Exercise instructions – Only one stretch of the data below should be repeated: the lines from the line containing "groove_cutter.parent = door_panel" through the line containing "for node in", inclusive, exactly as they are.

start Records for the exercise

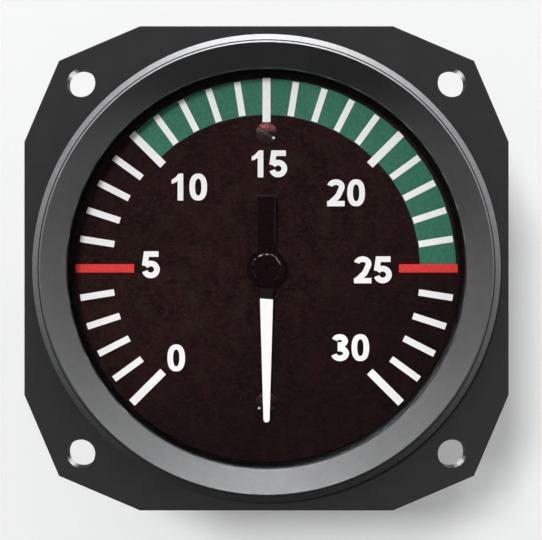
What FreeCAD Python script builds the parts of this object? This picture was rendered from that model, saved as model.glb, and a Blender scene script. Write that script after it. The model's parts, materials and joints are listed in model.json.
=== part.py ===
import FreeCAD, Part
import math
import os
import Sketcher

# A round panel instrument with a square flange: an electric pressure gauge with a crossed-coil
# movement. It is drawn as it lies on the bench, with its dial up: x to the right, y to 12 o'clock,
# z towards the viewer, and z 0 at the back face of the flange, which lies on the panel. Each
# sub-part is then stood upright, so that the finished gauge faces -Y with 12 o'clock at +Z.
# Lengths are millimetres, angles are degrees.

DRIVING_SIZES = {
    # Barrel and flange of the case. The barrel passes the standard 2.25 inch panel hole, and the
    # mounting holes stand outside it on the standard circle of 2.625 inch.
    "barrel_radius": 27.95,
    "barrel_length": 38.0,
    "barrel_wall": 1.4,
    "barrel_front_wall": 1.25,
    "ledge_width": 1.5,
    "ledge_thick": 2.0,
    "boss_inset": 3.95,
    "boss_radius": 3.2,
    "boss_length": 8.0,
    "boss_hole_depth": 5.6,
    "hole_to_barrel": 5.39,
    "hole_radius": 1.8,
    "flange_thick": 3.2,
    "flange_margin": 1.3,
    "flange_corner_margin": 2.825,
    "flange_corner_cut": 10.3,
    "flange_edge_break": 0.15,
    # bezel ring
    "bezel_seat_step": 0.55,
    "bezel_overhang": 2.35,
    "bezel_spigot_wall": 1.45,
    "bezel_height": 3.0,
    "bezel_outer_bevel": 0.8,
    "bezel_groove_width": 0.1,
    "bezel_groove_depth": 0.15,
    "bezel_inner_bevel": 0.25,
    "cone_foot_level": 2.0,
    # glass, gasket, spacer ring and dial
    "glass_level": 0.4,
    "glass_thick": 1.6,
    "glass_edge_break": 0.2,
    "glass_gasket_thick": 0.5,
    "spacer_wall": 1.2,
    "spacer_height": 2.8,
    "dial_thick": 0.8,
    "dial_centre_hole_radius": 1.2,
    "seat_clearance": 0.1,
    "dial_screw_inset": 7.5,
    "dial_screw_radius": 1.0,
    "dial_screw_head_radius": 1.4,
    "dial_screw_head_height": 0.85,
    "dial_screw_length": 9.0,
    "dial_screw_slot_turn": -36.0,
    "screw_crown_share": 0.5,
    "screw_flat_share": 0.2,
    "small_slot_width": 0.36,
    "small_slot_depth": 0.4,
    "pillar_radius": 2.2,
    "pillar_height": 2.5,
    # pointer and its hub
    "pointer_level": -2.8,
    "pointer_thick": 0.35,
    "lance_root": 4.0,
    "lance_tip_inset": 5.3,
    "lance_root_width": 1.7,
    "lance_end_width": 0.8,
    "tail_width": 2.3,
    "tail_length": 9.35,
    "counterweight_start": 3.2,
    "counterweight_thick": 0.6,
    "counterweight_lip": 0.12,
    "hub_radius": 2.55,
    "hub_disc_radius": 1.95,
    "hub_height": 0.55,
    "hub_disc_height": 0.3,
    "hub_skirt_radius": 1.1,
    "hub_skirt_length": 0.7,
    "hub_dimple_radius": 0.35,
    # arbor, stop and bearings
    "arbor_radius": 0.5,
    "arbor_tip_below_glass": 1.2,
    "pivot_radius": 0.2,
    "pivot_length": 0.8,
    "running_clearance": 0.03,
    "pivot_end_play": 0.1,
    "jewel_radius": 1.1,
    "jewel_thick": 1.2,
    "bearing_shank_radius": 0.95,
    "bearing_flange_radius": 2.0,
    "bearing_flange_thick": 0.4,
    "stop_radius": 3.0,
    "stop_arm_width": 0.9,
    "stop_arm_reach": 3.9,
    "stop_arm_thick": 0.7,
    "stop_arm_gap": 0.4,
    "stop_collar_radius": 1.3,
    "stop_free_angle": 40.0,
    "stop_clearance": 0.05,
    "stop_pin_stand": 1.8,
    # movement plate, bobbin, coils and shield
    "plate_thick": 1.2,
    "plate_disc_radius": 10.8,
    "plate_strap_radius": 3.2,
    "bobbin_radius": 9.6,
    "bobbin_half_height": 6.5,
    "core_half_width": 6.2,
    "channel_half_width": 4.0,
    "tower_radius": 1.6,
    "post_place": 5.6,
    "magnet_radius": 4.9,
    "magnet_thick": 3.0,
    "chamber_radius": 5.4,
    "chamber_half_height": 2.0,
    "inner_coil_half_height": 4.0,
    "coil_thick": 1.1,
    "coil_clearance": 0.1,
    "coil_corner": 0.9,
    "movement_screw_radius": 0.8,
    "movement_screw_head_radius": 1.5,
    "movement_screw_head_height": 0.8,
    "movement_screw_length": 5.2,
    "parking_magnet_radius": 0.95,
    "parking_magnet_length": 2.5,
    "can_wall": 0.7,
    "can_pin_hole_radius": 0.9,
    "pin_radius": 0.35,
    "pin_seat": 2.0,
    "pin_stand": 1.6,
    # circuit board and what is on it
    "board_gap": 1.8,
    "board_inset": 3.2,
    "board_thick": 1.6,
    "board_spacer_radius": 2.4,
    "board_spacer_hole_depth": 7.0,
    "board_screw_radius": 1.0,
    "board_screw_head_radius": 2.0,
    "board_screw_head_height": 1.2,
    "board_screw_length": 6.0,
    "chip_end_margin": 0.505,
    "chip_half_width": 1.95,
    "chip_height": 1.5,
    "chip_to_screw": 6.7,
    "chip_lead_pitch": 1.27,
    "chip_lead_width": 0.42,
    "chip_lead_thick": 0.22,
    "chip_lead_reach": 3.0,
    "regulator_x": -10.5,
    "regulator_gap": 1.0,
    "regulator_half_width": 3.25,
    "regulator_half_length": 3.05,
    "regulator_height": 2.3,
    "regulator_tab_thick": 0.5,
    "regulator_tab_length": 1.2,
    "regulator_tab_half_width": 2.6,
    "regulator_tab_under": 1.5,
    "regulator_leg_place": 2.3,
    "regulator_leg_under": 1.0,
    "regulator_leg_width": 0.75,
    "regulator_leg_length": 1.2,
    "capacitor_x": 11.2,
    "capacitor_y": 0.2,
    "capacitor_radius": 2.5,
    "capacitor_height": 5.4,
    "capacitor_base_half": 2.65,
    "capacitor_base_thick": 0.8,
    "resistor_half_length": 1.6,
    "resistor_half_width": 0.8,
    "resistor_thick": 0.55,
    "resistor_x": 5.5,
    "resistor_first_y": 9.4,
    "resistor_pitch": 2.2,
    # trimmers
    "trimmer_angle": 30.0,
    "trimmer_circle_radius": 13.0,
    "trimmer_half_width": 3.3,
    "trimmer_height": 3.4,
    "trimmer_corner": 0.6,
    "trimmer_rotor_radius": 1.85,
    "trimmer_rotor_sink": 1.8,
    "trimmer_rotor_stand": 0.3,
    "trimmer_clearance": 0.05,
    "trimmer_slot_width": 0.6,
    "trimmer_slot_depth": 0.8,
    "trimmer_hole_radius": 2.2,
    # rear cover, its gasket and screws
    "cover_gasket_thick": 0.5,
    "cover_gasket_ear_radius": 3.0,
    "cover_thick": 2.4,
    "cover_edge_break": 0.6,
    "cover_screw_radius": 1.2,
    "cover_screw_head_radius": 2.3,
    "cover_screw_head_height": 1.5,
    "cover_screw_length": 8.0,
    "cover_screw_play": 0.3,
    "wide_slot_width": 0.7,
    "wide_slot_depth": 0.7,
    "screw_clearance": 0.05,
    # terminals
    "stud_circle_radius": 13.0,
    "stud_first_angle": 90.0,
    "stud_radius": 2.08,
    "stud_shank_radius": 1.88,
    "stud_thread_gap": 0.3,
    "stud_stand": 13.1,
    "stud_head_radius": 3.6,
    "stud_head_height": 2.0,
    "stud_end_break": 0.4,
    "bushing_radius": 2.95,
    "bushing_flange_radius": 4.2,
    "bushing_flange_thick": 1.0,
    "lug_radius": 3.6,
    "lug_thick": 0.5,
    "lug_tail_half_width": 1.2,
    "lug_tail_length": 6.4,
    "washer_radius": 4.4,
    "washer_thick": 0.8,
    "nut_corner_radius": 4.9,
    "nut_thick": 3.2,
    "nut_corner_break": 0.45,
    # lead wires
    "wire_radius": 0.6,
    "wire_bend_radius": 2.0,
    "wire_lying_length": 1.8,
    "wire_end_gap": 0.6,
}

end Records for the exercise
start Records for the exercise

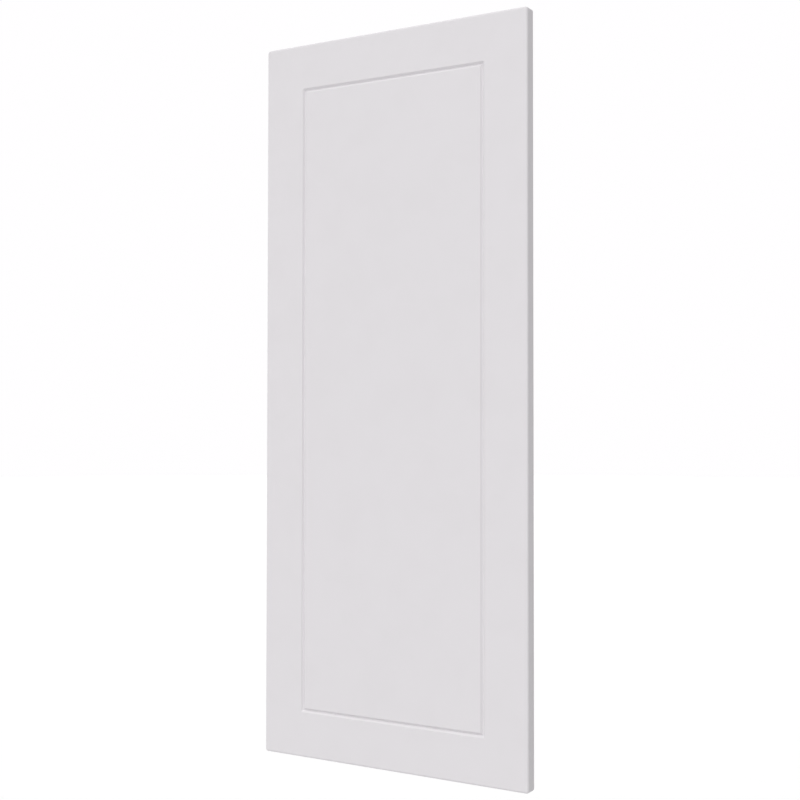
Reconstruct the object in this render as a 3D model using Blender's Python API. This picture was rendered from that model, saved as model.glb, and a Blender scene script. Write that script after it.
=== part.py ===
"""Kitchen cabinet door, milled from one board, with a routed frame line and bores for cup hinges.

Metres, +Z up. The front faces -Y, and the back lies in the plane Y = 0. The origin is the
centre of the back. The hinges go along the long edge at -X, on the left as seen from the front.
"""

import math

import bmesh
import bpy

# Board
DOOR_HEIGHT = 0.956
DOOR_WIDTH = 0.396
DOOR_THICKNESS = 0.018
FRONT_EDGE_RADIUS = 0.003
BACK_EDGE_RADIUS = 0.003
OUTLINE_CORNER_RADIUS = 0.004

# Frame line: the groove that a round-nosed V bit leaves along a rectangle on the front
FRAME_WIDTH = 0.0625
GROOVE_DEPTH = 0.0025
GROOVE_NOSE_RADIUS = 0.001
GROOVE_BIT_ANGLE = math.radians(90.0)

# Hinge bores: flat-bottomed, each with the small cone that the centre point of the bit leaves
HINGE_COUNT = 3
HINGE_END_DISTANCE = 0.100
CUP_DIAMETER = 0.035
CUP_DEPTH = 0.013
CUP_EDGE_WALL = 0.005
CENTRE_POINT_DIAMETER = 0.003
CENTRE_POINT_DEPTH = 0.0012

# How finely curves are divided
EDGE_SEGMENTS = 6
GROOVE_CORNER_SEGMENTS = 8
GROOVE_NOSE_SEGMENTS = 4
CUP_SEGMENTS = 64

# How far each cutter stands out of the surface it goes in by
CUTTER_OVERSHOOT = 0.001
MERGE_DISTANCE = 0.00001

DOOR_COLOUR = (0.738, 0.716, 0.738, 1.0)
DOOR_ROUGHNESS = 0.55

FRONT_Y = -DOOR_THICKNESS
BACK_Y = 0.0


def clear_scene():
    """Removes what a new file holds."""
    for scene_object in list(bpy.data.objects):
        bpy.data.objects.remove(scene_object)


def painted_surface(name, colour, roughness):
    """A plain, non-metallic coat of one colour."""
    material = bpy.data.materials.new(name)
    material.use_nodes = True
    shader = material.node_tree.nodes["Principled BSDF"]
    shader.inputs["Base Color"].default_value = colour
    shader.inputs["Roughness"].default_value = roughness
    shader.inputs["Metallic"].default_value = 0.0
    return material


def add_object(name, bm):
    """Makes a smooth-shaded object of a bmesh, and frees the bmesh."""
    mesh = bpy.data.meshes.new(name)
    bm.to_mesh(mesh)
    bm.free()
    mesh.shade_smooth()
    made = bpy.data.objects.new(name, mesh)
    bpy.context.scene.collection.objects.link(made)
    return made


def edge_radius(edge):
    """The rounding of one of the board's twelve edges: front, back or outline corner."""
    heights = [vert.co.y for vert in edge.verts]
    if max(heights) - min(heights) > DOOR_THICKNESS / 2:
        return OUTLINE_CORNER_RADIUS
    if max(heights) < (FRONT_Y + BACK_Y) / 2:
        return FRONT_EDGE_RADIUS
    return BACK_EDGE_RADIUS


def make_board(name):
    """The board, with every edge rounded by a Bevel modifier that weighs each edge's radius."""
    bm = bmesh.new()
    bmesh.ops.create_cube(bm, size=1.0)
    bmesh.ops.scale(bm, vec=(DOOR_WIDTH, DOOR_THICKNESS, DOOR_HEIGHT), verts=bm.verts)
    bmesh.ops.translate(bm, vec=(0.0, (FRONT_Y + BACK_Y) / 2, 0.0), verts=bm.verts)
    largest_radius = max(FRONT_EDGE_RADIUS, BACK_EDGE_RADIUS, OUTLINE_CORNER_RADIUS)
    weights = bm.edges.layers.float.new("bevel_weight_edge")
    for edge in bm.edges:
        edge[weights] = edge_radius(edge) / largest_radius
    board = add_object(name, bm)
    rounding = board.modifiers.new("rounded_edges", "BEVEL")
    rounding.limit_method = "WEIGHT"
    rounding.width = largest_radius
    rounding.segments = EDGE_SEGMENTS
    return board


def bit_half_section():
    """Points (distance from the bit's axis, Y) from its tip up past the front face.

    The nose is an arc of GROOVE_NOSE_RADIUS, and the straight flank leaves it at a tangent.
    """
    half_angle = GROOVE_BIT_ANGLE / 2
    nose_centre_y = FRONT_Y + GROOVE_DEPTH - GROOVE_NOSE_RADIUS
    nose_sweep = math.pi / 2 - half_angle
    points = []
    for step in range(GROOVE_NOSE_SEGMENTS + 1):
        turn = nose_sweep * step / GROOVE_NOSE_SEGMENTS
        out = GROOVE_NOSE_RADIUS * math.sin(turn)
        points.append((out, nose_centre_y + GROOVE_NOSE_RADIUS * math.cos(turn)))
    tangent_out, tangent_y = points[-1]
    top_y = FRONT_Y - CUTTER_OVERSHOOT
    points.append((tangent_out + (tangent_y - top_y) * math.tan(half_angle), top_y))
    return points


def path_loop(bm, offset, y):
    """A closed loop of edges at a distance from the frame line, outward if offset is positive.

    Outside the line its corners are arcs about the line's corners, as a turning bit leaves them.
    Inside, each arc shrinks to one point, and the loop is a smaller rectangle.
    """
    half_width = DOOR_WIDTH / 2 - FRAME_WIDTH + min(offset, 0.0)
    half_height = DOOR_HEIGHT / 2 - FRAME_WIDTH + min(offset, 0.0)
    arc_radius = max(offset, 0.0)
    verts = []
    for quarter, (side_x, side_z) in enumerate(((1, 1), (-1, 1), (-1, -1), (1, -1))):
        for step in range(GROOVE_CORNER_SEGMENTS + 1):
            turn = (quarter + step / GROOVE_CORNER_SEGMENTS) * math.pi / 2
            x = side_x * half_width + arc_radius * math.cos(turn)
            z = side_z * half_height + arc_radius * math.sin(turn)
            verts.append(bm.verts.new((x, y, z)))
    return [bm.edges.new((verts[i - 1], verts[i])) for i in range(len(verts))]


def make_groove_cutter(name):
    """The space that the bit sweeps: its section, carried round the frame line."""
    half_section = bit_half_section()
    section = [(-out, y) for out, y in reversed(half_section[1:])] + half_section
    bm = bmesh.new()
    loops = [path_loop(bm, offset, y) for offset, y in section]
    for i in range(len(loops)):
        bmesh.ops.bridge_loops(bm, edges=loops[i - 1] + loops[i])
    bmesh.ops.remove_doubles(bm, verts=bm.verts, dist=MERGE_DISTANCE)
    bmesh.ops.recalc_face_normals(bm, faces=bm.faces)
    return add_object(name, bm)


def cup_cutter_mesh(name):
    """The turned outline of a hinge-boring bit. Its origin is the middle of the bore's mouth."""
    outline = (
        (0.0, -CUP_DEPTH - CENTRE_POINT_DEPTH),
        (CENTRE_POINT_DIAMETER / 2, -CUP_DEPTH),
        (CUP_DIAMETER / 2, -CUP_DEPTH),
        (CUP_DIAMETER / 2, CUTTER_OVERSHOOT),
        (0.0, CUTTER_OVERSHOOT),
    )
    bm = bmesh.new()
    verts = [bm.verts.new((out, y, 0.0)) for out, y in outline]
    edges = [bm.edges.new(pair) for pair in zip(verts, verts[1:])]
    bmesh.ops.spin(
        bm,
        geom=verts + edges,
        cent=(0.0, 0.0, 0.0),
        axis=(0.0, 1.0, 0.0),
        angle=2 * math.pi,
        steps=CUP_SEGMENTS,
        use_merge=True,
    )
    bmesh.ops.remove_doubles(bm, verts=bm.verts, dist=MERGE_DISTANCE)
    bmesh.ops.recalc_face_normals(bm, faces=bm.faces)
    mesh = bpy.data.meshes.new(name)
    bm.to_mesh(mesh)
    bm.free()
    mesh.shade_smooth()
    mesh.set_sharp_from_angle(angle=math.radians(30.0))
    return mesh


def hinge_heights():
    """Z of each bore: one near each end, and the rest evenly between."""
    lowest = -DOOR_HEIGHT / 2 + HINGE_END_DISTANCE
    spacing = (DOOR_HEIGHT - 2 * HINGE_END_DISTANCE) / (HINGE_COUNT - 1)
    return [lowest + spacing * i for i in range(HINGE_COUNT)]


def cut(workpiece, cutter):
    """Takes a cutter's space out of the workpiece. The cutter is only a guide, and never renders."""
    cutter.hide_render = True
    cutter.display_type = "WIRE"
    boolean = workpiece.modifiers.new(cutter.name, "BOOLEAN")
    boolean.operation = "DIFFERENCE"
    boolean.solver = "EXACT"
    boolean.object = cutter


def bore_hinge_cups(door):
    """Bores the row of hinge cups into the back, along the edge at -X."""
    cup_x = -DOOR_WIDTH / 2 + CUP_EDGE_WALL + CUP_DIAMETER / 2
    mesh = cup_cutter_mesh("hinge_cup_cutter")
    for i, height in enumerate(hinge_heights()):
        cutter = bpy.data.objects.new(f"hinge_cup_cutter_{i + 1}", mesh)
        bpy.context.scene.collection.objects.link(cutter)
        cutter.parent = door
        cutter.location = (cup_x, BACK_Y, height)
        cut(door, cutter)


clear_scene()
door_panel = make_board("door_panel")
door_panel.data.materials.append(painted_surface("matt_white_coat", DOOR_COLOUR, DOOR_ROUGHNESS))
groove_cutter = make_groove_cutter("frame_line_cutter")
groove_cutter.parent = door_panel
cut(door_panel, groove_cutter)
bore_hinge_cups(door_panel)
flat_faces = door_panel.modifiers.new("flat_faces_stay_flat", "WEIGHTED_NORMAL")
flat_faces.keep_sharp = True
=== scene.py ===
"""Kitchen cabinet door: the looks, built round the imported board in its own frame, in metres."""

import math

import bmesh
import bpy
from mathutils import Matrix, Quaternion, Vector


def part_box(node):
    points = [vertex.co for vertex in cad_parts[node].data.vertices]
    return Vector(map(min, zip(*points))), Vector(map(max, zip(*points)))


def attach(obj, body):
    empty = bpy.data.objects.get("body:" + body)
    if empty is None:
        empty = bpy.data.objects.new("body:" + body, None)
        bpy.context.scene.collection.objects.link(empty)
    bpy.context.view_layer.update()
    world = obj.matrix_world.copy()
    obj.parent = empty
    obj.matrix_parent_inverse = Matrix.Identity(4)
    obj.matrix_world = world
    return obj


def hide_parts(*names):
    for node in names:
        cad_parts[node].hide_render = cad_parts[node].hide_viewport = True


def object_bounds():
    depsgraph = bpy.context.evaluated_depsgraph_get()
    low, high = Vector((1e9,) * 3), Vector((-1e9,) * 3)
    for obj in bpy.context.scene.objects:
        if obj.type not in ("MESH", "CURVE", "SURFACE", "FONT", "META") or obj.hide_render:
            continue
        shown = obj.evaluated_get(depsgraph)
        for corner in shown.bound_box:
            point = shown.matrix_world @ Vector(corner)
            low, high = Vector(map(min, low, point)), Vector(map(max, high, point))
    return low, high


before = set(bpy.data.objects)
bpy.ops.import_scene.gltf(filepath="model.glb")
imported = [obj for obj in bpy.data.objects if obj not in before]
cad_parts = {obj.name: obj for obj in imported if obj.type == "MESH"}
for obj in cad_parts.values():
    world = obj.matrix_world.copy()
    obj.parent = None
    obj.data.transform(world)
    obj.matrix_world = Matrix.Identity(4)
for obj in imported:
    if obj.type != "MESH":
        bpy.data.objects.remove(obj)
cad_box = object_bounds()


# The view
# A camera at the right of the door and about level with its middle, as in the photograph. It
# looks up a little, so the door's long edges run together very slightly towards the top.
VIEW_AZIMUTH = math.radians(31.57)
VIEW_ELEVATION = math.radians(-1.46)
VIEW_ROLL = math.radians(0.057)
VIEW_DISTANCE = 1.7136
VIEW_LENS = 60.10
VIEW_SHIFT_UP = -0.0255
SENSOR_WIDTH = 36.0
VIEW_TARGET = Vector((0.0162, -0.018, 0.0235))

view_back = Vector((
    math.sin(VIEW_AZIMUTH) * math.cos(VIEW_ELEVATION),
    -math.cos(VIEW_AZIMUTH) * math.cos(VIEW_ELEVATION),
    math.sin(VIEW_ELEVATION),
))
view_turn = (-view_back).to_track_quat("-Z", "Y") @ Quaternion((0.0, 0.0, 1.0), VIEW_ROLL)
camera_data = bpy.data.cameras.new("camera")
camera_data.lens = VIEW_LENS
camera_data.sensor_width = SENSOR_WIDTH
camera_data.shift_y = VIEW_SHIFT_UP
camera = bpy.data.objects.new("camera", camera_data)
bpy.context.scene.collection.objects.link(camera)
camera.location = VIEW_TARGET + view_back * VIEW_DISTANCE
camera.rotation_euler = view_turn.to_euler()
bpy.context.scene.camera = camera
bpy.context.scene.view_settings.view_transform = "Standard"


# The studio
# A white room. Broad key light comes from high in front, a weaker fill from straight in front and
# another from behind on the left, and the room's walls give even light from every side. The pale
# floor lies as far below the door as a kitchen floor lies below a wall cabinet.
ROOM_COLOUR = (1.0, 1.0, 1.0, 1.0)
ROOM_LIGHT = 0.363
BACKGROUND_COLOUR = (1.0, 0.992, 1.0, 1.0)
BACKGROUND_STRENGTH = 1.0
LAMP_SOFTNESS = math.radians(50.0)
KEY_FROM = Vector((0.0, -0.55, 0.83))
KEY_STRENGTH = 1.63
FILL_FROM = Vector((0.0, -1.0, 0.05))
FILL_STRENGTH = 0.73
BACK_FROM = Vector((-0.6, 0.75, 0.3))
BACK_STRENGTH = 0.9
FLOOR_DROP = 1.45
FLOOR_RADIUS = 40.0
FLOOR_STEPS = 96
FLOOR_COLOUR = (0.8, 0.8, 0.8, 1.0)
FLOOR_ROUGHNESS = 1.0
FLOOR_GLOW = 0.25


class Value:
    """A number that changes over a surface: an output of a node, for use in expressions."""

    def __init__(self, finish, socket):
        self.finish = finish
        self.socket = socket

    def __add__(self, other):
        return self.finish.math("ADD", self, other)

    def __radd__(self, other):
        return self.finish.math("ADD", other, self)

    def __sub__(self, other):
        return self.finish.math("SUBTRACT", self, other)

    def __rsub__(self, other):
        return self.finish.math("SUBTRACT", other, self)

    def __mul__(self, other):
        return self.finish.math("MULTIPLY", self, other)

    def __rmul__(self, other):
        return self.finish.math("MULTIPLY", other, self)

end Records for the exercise

Written solution –
groove_cutter.parent = door_panel
cut(door_panel, groove_cutter)
bore_hinge_cups(door_panel)
flat_faces = door_panel.modifiers.new("flat_faces_stay_flat", "WEIGHTED_NORMAL")
flat_faces.keep_sharp = True
=== scene.py ===
"""Kitchen cabinet door: the looks, built round the imported board in its own frame, in metres."""

import math

import bmesh
import bpy
from mathutils import Matrix, Quaternion, Vector


def part_box(node):
    points = [vertex.co for vertex in cad_parts[node].data.vertices]
    return Vector(map(min, zip(*points))), Vector(map(max, zip(*points)))


def attach(obj, body):
    empty = bpy.data.objects.get("body:" + body)
    if empty is None:
        empty = bpy.data.objects.new("body:" + body, None)
        bpy.context.scene.collection.objects.link(empty)
    bpy.context.view_layer.update()
    world = obj.matrix_world.copy()
    obj.parent = empty
    obj.matrix_parent_inverse = Matrix.Identity(4)
    obj.matrix_world = world
    return obj


def hide_parts(*names):
    for node in names:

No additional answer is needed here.